I have no clue who the Tripolye/Cucuteni people were. Given the Balkanic patterns of their culture, they may have been "Para-IE" or even Proto-Anatolian-speakers (to be pushed southwards in the circum-Pontic "chain migrations" that began after 2600 BC, no doubt in connection with the cultural transformations taking place in the steppes). On the other hand, why shouldn't they have been "Tyrrhenoid" or "Semitoid", or whatever? Perhaps substrate studies will eventually suggest an answer (supposing, for example, that the so-called "Pelasgian" substrate in Greek is partly "Tripolian"). Tripolye communities may also have absorbed groups migrating from Central Europe along the Dniester "conveyor belt". There were, in particular, close relations between the southeastern (Proto-Hellenic-speaking?) group of the Funnel Beaker culture and Tripolye. However, later links with the Globular Amphora culture were surprisingly weak and asymmetrical (the diffusion of cultural traits happened on a limited scale and only from Tripolye to GA).
----- Original Message -----
From: Miguel Carrasquer Vidal
Sent: Sunday, September 09, 2001 2:37 AM
Subject: Re: [tied] Danubian homeland?

This is more or less the position I have been defending here and there for the last five years or so.

I have some questions, though, about the "steppe" horizons, as described in Mallory's "In Search of the Indo-Europeans".  The earliest (Sub-)Neolithic culture in the area is the Bug-Dnestr culture, which Mallory recognizes as of Balkanic origin (and therefore intrinsically "Old European", i.e. non-Indo-European in the Gimbutas paradigm, and in principle at least pre- or para-Indo-European in my views).  The next stages, more to the east, are roughly the Dnepr-Donets culture (appr. contemporary with the Linear Pottery
culture [LBK]) [and its eastern offshoot the Samara culture], the Sredny Stog culture (somewhat earlier than the Funnel Beaker culture [TRB]) [and its eastern offshoot the Khvalynsk culture], and from 3500 BC the Yama (Yamnaya) culture, covering western and eastern steppe, which can safely be marked as Indo-European.  If I understand your argument above correctly, it was the post-TRB transhumant "herders" (presumably eastern Corded Ware groups such as represented by the Fatyanovo culture) that colonized and Indo-Europeanized the steppe area.  However, according to Mallory (e.g. the diagram on page 246), the Yama culture slightly preceded the Corded Ware culture, which makes this scenario doubtful.  A related issue is the position of the Tripolye culture, which connects with all the relevant areas: the Balkans, North-Central Europe, and the Steppe.  What was in your opinion the linguistic affiliation of the "Tripolyeans"?
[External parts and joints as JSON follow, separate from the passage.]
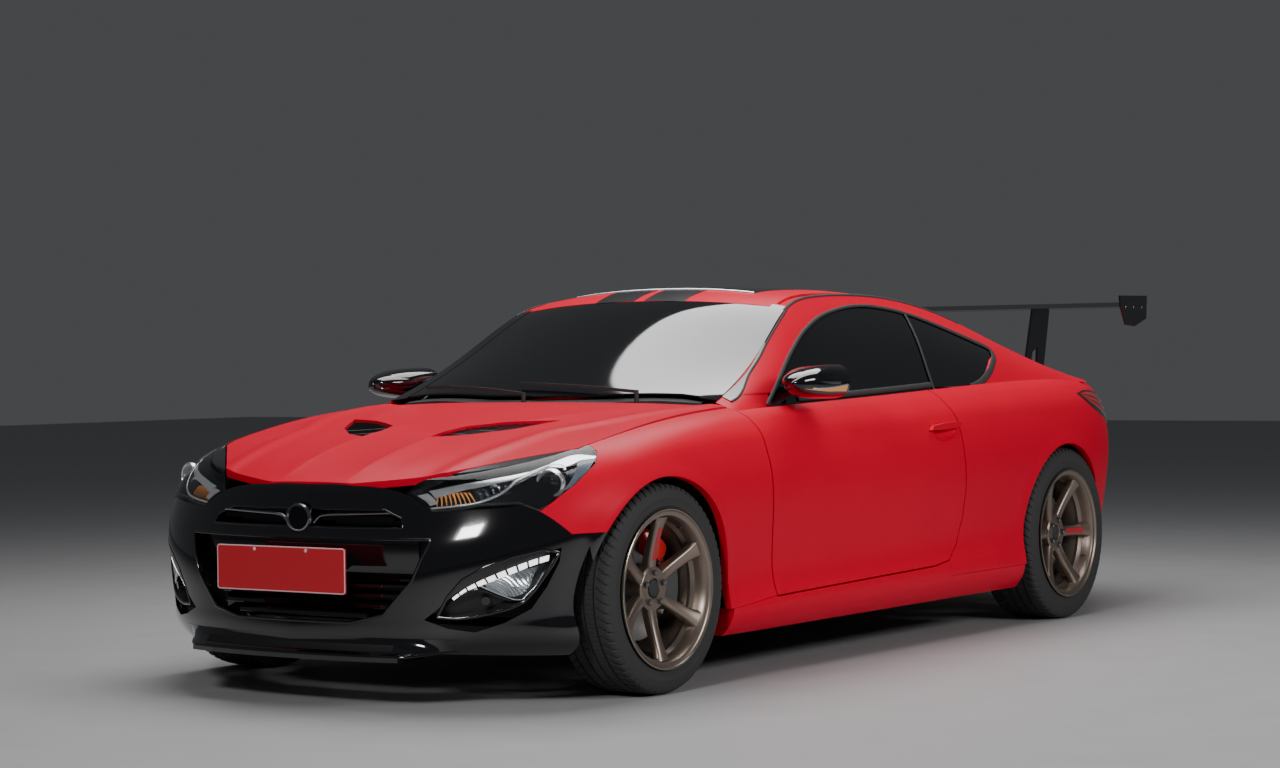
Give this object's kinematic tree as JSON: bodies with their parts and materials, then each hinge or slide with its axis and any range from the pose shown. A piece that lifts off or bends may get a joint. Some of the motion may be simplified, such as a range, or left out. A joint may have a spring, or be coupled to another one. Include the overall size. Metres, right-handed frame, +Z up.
{
  "type": "coupe car",
  "caption": "Lowered two-door coupe car with opening doors, hood and trunk lid, steering front wheels and a rear wing on stands.",
  "frame": {"origin": "on the ground, midway between the front lip and the wing's trailing edge, on the centreline", "axes": "+X forward to the nose, +Y to the car's left, +Z up"},
  "size_m": [4.66, 1.9958, 1.3204],
  "materials": {
    "red_paint": "satin red paint",
    "black_paint": "gloss black paint",
    "black_plastic": "grained black plastic",
    "trim_plastic": "cabin trim",
    "tinted_glass": "dark tinted glass",
    "clear_lamp": "clear lamp cover",
    "red_lamp": "red lamp cover",
    "chrome_trim": "polished",
    "bronze_alloy": "satin bronze gunmetal",
    "tyre_rubber": "tread rubber",
    "bare_steel": "machined",
    "cast_parts": "cast and painted black",
    "seat_leather": "black leather",
    "plate_red": "blank red plate",
    "wing_black": "gloss black"
  },
  "bodies": {
    "chassis": {"floor_pan": "black_plastic", "side_skirts": "red_paint", "side_frame_left": "red_paint", "side_frame_right": "red_paint", "roof_panel": "red_paint", "sunroof": "tinted_glass", "windshield": "tinted_glass", "rear_window": "tinted_glass", "quarter_glass": "tinted_glass", "cowl": "trim_plastic", "rear_shelf": "trim_plastic", "fender_left": "red_paint", "fender_right": "red_paint", "wheel_liners": "black_plastic", "front_bumper": "black_paint", "splitter": "black_plastic", "grille": "black_plastic", "grille_bar": "chrome_trim", "number_plate": "plate_red", "headlamp_left": "clear_lamp", "headlamp_right": "clear_lamp", "fog_lamps": "clear_lamp", "rear_bumper": "red_paint", "tail_lamps": "red_lamp", "front_suspension": "cast_parts", "wipers": "black_plastic", "rear_suspension": "cast_parts", "engine": "cast_parts", "exhaust": "bare_steel", "front_seats": "seat_leather", "rear_seat": "seat_leather", "centre_console": "trim_plastic"},
    "hood": {"hood": "red_paint", "hood_vents": "black_plastic"},
    "door_left": {"door_left": "red_paint", "door_glass_left": "tinted_glass", "mirror_left": "black_paint"},
    "door_right": {"door_right": "red_paint", "door_glass_right": "tinted_glass", "mirror_right": "black_paint"},
    "trunk_lid": {"trunk_lid": "red_paint", "rear_wing": "wing_black"},
    "knuckle_left": {"knuckle_left": "cast_parts"},
    "knuckle_right": {"knuckle_right": "cast_parts"},
    "steering_wheel": {"steering_wheel": "seat_leather"},
    "road_wheel_front_left": {"wheel_front_left": "bronze_alloy", "tyre_front_left": "tyre_rubber"},
    "road_wheel_front_right": {"wheel_front_right": "bronze_alloy", "tyre_front_right": "tyre_rubber"},
    "road_wheel_rear_left": {"wheel_rear_left": "bronze_alloy", "tyre_rear_left": "tyre_rubber"},
    "road_wheel_rear_right": {"wheel_rear_right": "bronze_alloy", "tyre_rear_right": "tyre_rubber"}
  },
  "joints": [
    {"name": "steering_wheel_turn", "type": "hinge", "parent": "chassis", "child": "steering_wheel", "pos_m": [0.58, 0.37, 0.76], "axis": [-0.8988, 0, 0.4384], "range_deg": [-490, 490]},
    {"name": "steer_left", "type": "hinge", "parent": "chassis", "child": "knuckle_left", "pos_m": [1.54, 0.738, 0.331], "axis": [0, 0, 1], "range_deg": [-35, 35]},
    {"name": "wheel_front_left_spin", "type": "hinge", "parent": "knuckle_left", "child": "road_wheel_front_left", "pos_m": [1.54, 0.8, 0.331], "axis": [0, 1, 0], "continuous": true},
    {"name": "wheel_rear_left_spin", "type": "hinge", "parent": "chassis", "child": "road_wheel_rear_left", "pos_m": [-1.28, 0.8075, 0.339], "axis": [0, 1, 0], "continuous": true},
    {"name": "door_left_hinge", "type": "hinge", "parent": "chassis", "child": "door_left", "pos_m": [0.952, 0.93, 0.55], "axis": [0, 0, -1], "range_deg": [0, 67]},
    {"name": "steer_right", "type": "hinge", "parent": "chassis", "child": "knuckle_right", "pos_m": [1.54, -0.738, 0.331], "axis": [0, 0, 1], "range_deg": [-35, 35]},
    {"name": "wheel_front_right_spin", "type": "hinge", "parent": "knuckle_right", "child": "road_wheel_front_right", "pos_m": [1.54, -0.8, 0.331], "axis": [0, 1, 0], "continuous": true},
    {"name": "wheel_rear_right_spin", "type": "hinge", "parent": "chassis", "child": "road_wheel_rear_right", "pos_m": [-1.28, -0.8075, 0.339], "axis": [0, 1, 0], "continuous": true},
    {"name": "door_right_hinge", "type": "hinge", "parent": "chassis", "child": "door_right", "pos_m": [0.952, -0.93, 0.55], "axis": [0, 0, 1], "range_deg": [0, 67]},
    {"name": "hood_hinge", "type": "hinge", "parent": "chassis", "child": "hood", "pos_m": [0.88, 0, 0.88], "axis": [0, -1, 0], "range_deg": [0, 50]},
    {"name": "trunk_lid_hinge", "type": "hinge", "parent": "chassis", "child": "trunk_lid", "pos_m": [-1.77, 0, 1], "axis": [0, 1, 0], "range_deg": [0, 70]}
  ],
  "couplings": [
    {"joint": "steer_left", "follows": "steering_wheel_turn", "ratio": 0.071429},
    {"joint": "steer_right", "follows": "steering_wheel_turn", "ratio": 0.071429}
  ]
}
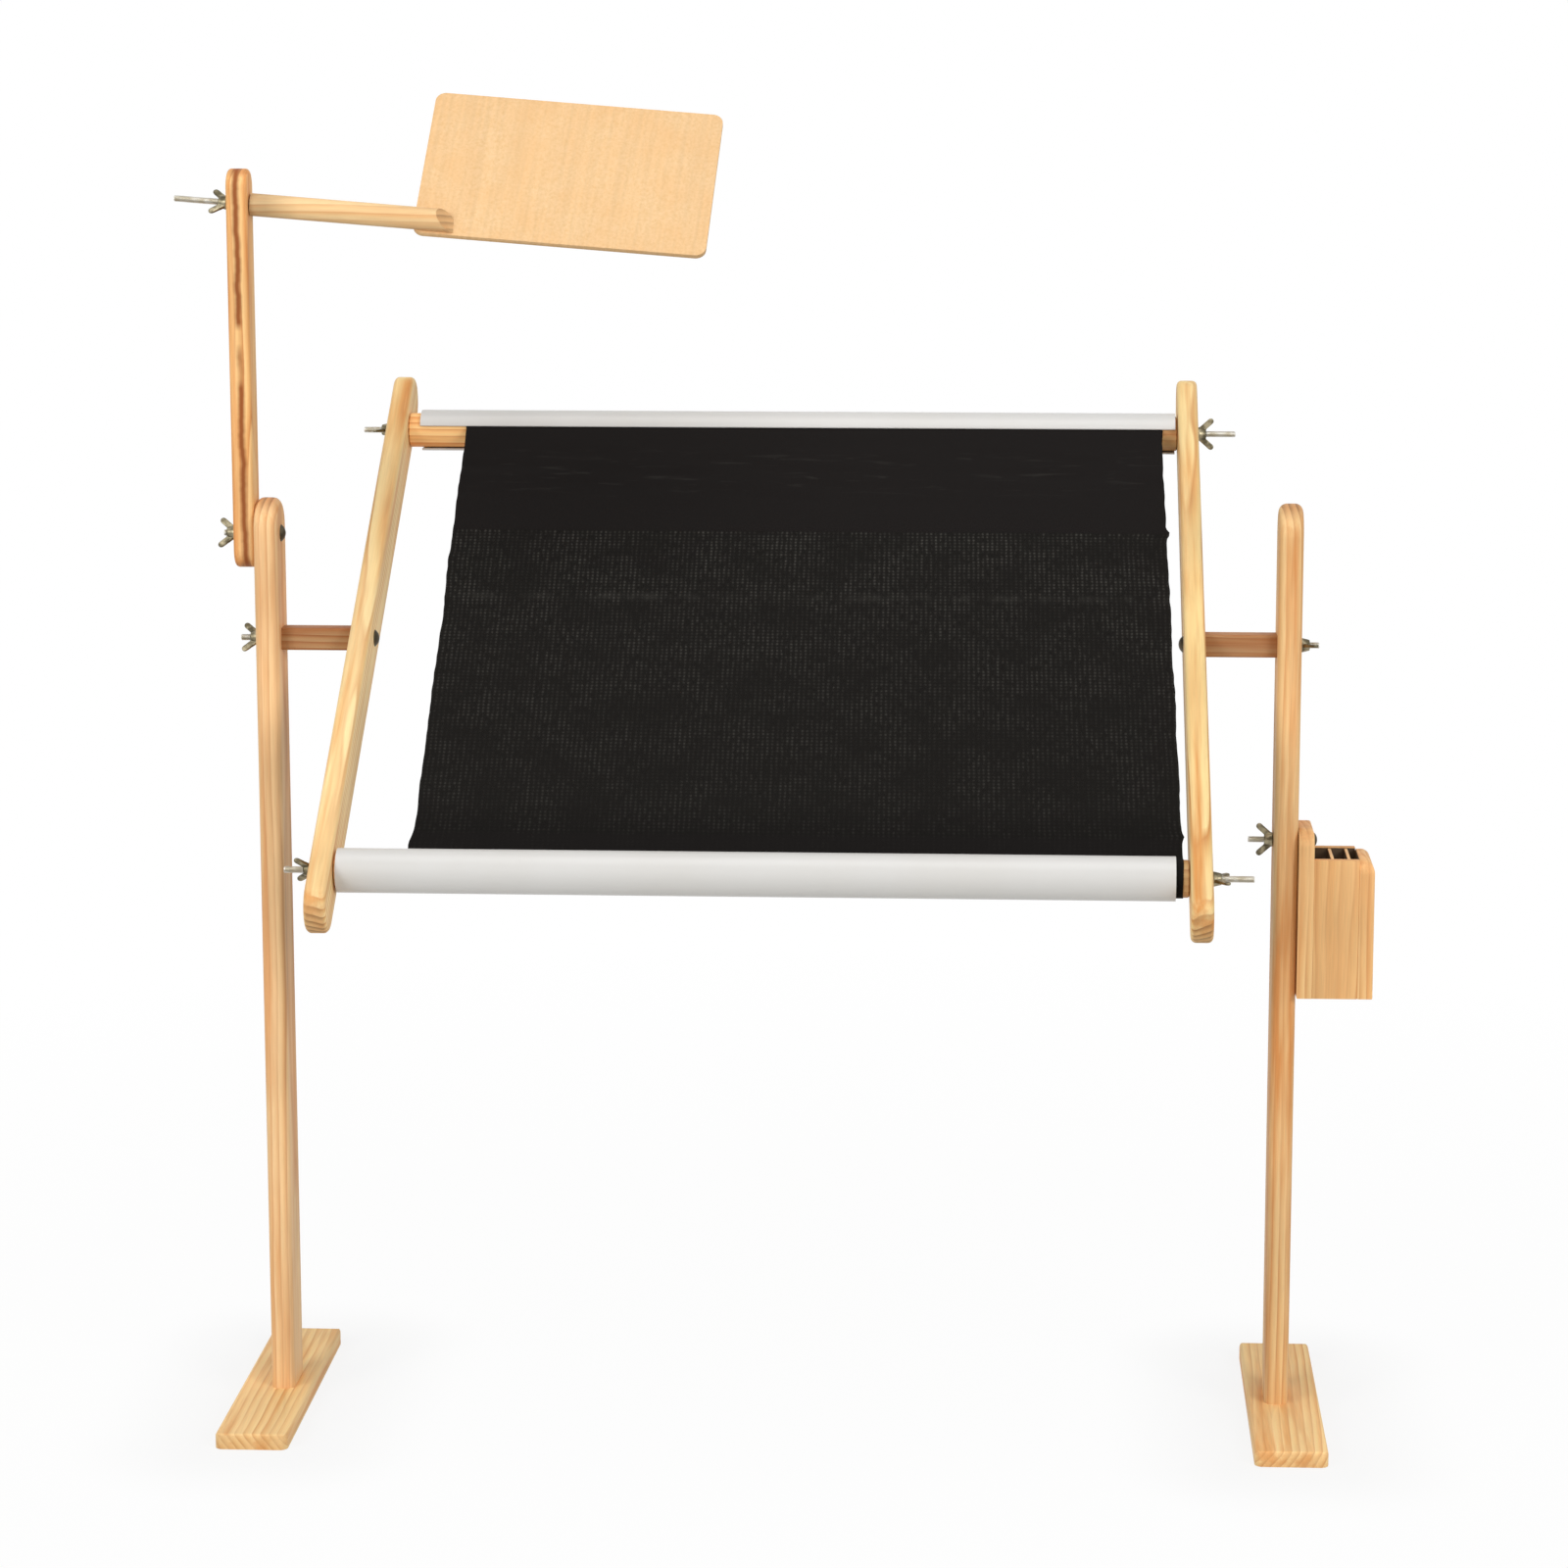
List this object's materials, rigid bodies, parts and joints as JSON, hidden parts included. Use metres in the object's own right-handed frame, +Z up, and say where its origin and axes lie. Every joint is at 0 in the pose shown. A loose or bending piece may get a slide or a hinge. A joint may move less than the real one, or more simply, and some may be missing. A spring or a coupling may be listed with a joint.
{
  "type": "floor-standing embroidery frame",
  "caption": "Tilting scroll frame for embroidery between two footed wooden posts, with clip-held cloth on rollers, a chart board on a swinging arm and a hanging tool box.",
  "frame": {"origin": "on the floor, midway between the two feet, in the vertical plane of the frame's pivot", "axes": "+X to the embroiderer's right along the rollers, +Y away from the embroiderer, +Z up"},
  "size_m": [0.9026, 0.5042, 1.0075],
  "materials": {
    "pine": "satin",
    "board": "matte",
    "zinc_hardware": "satin",
    "white_plastic": "satin",
    "black_cloth": "matte"
  },
  "bodies": {
    "stand": {"left_foot": "pine", "right_foot": "pine", "left_post": "pine", "right_post": "pine", "foot_screws": "zinc_hardware", "left_spacer": "pine", "right_spacer": "pine", "chart_arm_bolt": "zinc_hardware"},
    "frame": {"left_rail": "pine", "right_rail": "pine", "left_pivot_bolt": "zinc_hardware", "right_pivot_bolt": "zinc_hardware", "cloth": "black_cloth"},
    "upper_roller": {"top_roller": "pine", "top_clip": "white_plastic", "top_left_bolt": "zinc_hardware", "top_right_bolt": "zinc_hardware"},
    "lower_roller": {"bottom_roller": "pine", "bottom_clip": "white_plastic", "bottom_left_bolt": "zinc_hardware", "bottom_right_bolt": "zinc_hardware"},
    "arm": {"chart_arm": "pine"},
    "board": {"chart_rod": "pine", "chart_board": "board", "chart_board_screws": "zinc_hardware", "chart_rod_bolt": "zinc_hardware"},
    "tool_box": {"box_inner_side": "pine", "box_outer_side": "pine", "box_front": "pine", "box_back": "pine", "box_bottom": "pine", "box_divider_1": "pine", "box_divider_2": "pine", "box_bolt": "zinc_hardware"},
    "left_pivot_nut_body": {"left_pivot_nut": "zinc_hardware"},
    "right_pivot_nut_body": {"right_pivot_nut": "zinc_hardware"},
    "top_left_nut_body": {"top_left_nut": "zinc_hardware"},
    "top_right_nut_body": {"top_right_nut": "zinc_hardware"},
    "bottom_left_nut_body": {"bottom_left_nut": "zinc_hardware"},
    "bottom_right_nut_body": {"bottom_right_nut": "zinc_hardware"},
    "arm_nut_body": {"chart_arm_nut": "zinc_hardware"},
    "board_rod_nut_body": {"chart_rod_nut": "zinc_hardware"},
    "box_nut_body": {"box_nut": "zinc_hardware"}
  },
  "joints": [
    {"name": "frame_tilt", "type": "hinge", "parent": "stand", "child": "frame", "pos_m": [0, 0, 0.6], "axis": [1, 0, 0], "continuous": true},
    {"name": "upper_roller_turn", "type": "hinge", "parent": "frame", "child": "upper_roller", "pos_m": [0, 0.20311, 0.737], "axis": [1, 0, 0], "range_deg": [-60, 0], "deforming": ["cloth"]},
    {"name": "lower_roller_turn", "type": "hinge", "parent": "frame", "child": "lower_roller", "pos_m": [0, -0.20311, 0.463], "axis": [1, 0, 0], "range_deg": [-60, 0], "deforming": ["cloth"]},
    {"name": "arm_swing", "type": "hinge", "parent": "stand", "child": "arm", "pos_m": [-0.4023, 0, 0.68], "axis": [1, 0, 0], "range_deg": [-30, 30]},
    {"name": "board_tilt", "type": "hinge", "parent": "arm", "child": "board", "pos_m": [-0.4023, 0, 0.928], "axis": [0.9969, 0, -0.0785], "range_deg": [-48, 60]},
    {"name": "box_swing", "type": "hinge", "parent": "stand", "child": "tool_box", "pos_m": [0.394, 0, 0.451], "axis": [1, 0, 0], "range_deg": [-90, 90]},
    {"name": "left_pivot_nut_turn", "type": "hinge", "parent": "frame", "child": "left_pivot_nut_body", "pos_m": [-0.3943, 0, 0.6], "axis": [1, 0, 0], "continuous": true},
    {"name": "right_pivot_nut_turn", "type": "hinge", "parent": "frame", "child": "right_pivot_nut_body", "pos_m": [0.3943, 0, 0.6], "axis": [1, 0, 0], "continuous": true},
    {"name": "top_left_nut_turn", "type": "hinge", "parent": "upper_roller", "child": "top_left_nut_body", "pos_m": [-0.3223, 0.20311, 0.737], "axis": [1, 0, 0], "continuous": true},
    {"name": "top_right_nut_turn", "type": "hinge", "parent": "upper_roller", "child": "top_right_nut_body", "pos_m": [0.3223, 0.20311, 0.737], "axis": [1, 0, 0], "continuous": true},
    {"name": "bottom_left_nut_turn", "type": "hinge", "parent": "lower_roller", "child": "bottom_left_nut_body", "pos_m": [-0.3223, -0.20311, 0.463], "axis": [1, 0, 0], "continuous": true},
    {"name": "bottom_right_nut_turn", "type": "hinge", "parent": "lower_roller", "child": "bottom_right_nut_body", "pos_m": [0.3223, -0.20311, 0.463], "axis": [1, 0, 0], "continuous": true},
    {"name": "arm_nut_turn", "type": "hinge", "parent": "stand", "child": "arm_nut_body", "pos_m": [-0.4106, 0, 0.68], "axis": [1, 0, 0], "continuous": true},
    {"name": "board_rod_nut_turn", "type": "hinge", "parent": "board", "child": "board_rod_nut_body", "pos_m": [-0.4023, 0, 0.928], "axis": [0.9969, 0, -0.0785], "continuous": true},
    {"name": "box_nut_turn", "type": "hinge", "parent": "tool_box", "child": "box_nut_body", "pos_m": [0.3757, 0, 0.451], "axis": [1, 0, 0], "continuous": true}
  ],
  "couplings": [
    {"joint": "lower_roller_turn", "follows": "upper_roller_turn", "ratio": 1}
  ]
}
My own views on these issues are not clear.  One possible scenario is that the steppe was already Indo-Europeanized very early in the Bug-Dnestr period (before 6000 BC), but that is clearly too early for anything to have survived linguistically ["Eastern IE" is not of an archaism comparable to Anatolian].  A second scenario is early Indo-Europeanization in the Dnepr-Donets era (from ca. 5500 BC). Likewise slightly too early, but consistent with the NW origin of this culture that Mallory ascribes to the archaeologist Telegin.  The
steppe area would then have been colonized by eastern parties of the same LBK movement that colonized North-Central Europe.  An attractive possibility at least for the ultimate origins of Tocharian.  A third scenario would be acculturalization of the steppe region at a later stage (5000-3500 BC) from the culturally dominant Tripolye area.  That would require Tripolye to have been linguistically more akin to the LBK->TRB area than to the "Anatoloid" (as well as "Etruscoid"?) Balkan cultures (Vinc^a, etc.), which is not unlikely in itself.